Past the performances, lighting designer Luna Ng and sound designer Alexander Lee-Rekers provided invaluable support to the climactic moments of the piece, keeping it on its feet and moving at all times. I was particularly drawn to Lee-Reker's use of a buzzing sound in the anxious moments of the play. Elbourne’s direction is incredibly clear stylistically and emotionally, bringing to it a cohesive flair often missing from young directors. The script drives at a fast pace, and although I understood why it thought it needed it, I was left wanting for a more thoughtful use of rhythm throughout the show. Much of the writing was slightly on-the-nose, which made the already difficult task of injecting nuance into the teenage experience even moreso. However, the insidious patriarchy that infests every character and the development of the stakes were done brilliantly. It also created an incredibly accurate portrayal of vengeful teenage cruelty and the manipulation tactics of their adult abusers. It, like the performers, seemed to begin to trust the audience more as the piece continued. I did wish for both Luna’s hinted queer identity and her viewing of Sophie and the cop’s relationship to be teased out further, but as the show continued 20 minutes past its advertised runtime, I understood why it wasn’t.
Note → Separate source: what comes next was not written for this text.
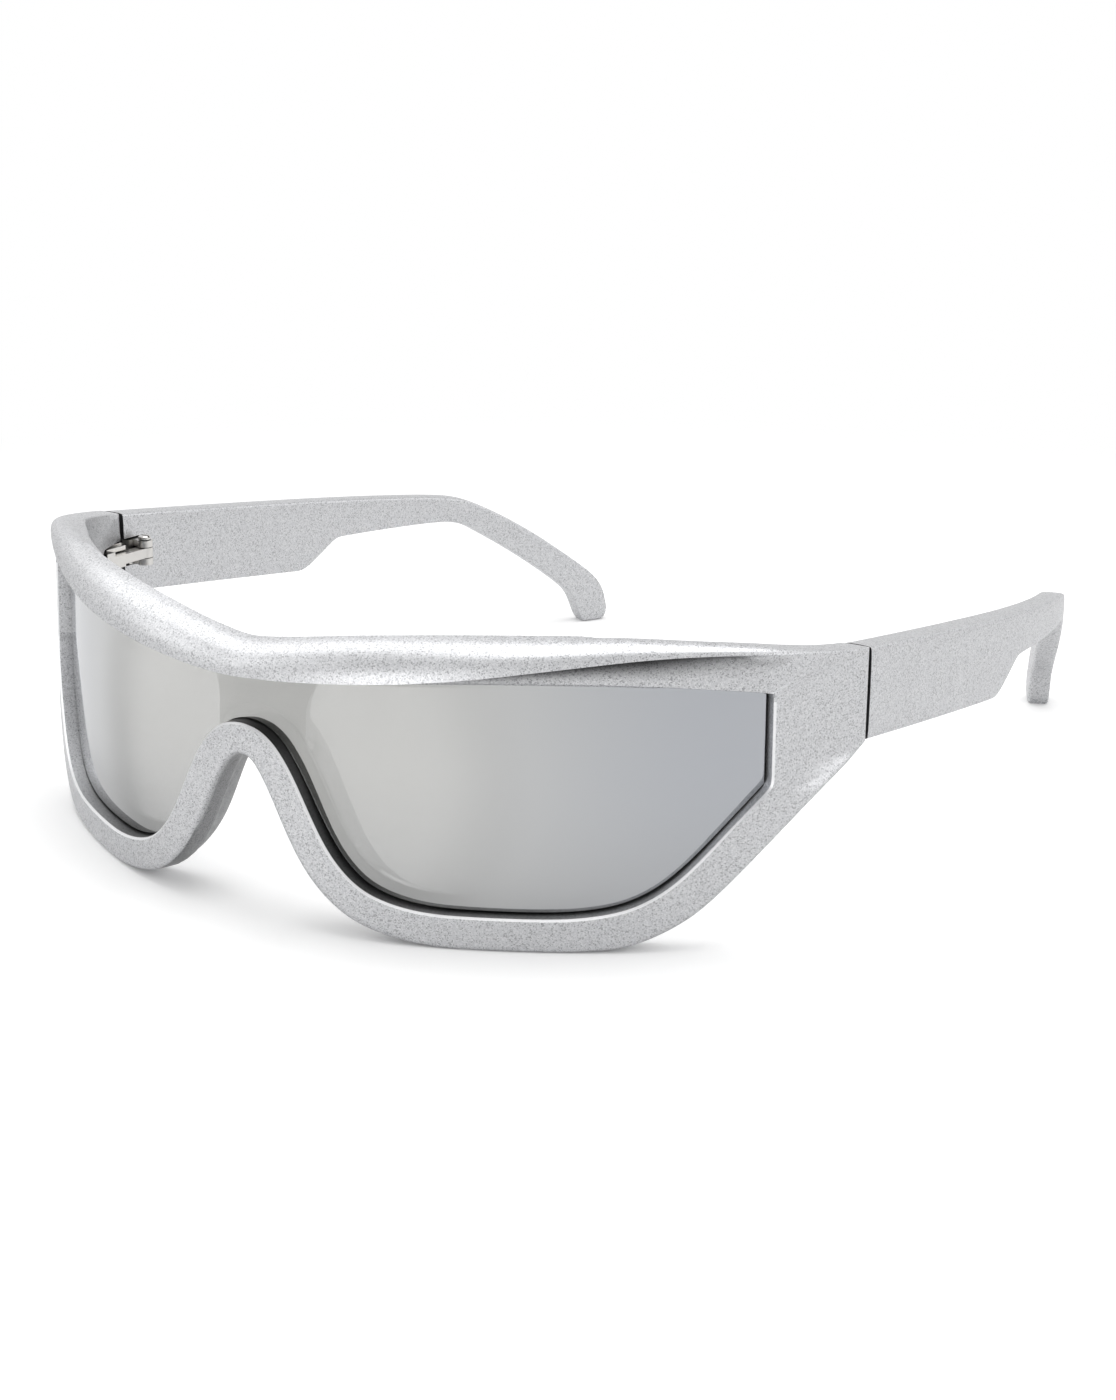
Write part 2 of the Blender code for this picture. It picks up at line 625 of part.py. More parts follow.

As a smash-cut of the dangers of the infantilization of teenage girls under patriarchy, She Threaded Dangerously shines, and leaves its audiences either reminiscing on their own pubescent experience, or for the men in the crowd, perhaps more willing to understand one they didn’t have. Its whipcords of tension and humour cross deliciously, and provide a strong thesis to its audience, one that they demand gets listened to. Led by strong performances and a cohesive style, it delivered a powerful emotional experience that will sit with me long after leaving the Old Fitz’s tiny theatre. Patriarchy is a clever animal, and it is up to us as the elders raised in it, to deny its continuation in the next generation, even if that means accepting the ick of teenage horniness.